守備では二塁手の芦田君、三塁手の大槻柊太君(2年)が内野ゴロの山をうまくさばき、一塁手の壇舞楽君(同)も堅守で応えた。

俵主将は、「ほっとしている。1年生の時からの目標が達成でき、すごくうれしい。初めて、グラウンドで勝利の校歌を聞き、『ああ、高校野球だなあ』と思った」と、大きな1勝を振り返った。

6回裏、待望の先制のホームを踏む芦田君

各学年40人定員の小規模校で、毎年、部員集めに悩まされてきた。9人そろわず出場を辞退したり、他のスポーツ同好会から集めた助っ人にユニフォームを着せて出場した年もあった。08年以降、コールド負けを喫しなかったのは09年のみ。11年には、姫路工業に県大会最多失点記録となる0―71(5回コールド)を喫したこともあった。

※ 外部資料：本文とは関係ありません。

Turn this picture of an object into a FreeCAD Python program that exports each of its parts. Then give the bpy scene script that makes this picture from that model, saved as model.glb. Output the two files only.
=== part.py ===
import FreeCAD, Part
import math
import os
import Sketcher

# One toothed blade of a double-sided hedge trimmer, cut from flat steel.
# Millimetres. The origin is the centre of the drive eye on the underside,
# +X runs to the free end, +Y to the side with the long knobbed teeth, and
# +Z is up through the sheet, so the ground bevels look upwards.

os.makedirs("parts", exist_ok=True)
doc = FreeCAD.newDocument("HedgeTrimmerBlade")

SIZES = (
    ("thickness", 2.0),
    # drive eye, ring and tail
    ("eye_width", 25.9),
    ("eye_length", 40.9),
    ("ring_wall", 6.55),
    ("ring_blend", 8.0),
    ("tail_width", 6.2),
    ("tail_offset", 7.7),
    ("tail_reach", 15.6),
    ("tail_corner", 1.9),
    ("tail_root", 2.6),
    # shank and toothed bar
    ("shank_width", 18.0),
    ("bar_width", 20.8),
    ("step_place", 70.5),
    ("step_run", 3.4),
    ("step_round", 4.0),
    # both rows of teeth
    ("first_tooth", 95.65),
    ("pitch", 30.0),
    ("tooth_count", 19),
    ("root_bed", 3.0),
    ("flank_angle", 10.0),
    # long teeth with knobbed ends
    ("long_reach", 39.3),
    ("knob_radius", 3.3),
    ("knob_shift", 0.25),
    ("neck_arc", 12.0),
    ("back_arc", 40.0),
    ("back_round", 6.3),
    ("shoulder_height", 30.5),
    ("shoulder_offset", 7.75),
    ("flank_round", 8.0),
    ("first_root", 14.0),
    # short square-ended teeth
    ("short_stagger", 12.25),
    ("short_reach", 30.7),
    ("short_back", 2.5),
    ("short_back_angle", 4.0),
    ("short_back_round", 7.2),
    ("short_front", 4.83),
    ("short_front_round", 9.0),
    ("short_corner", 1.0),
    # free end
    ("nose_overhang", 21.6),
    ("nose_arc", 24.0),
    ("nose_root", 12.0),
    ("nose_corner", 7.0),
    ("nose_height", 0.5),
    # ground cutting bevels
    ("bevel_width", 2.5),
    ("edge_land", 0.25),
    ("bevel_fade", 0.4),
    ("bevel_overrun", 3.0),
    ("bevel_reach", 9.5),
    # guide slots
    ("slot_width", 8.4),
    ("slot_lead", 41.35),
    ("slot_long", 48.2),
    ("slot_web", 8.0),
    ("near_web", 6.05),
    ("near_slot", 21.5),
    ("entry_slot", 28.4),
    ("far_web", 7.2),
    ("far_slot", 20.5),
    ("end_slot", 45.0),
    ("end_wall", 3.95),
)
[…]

今の3年生の初の公式戦は、20年秋季県地区大会の柏原戦。0―51で大敗。以降、公式戦は今春まで6試合全敗で、全てコールド負けだが、練習試合では勝ちを経験。着実に地力をつけてきた。

今年は1年の松井誠虎遊撃手が入部したことで、内野手全員を野球経験者でそろえることができ、守備が安定。左翼の村上太陽君(3年)、中堅の杉上唯斗君(同)、右翼の畑田晴希君(2年)の外野手3人は高校から野球を始めた初心者ながら、めきめき上達。この日の試合でもそつのないプレーをした。

氷上西は13日、13-1のコールドで三田学園に敗れた。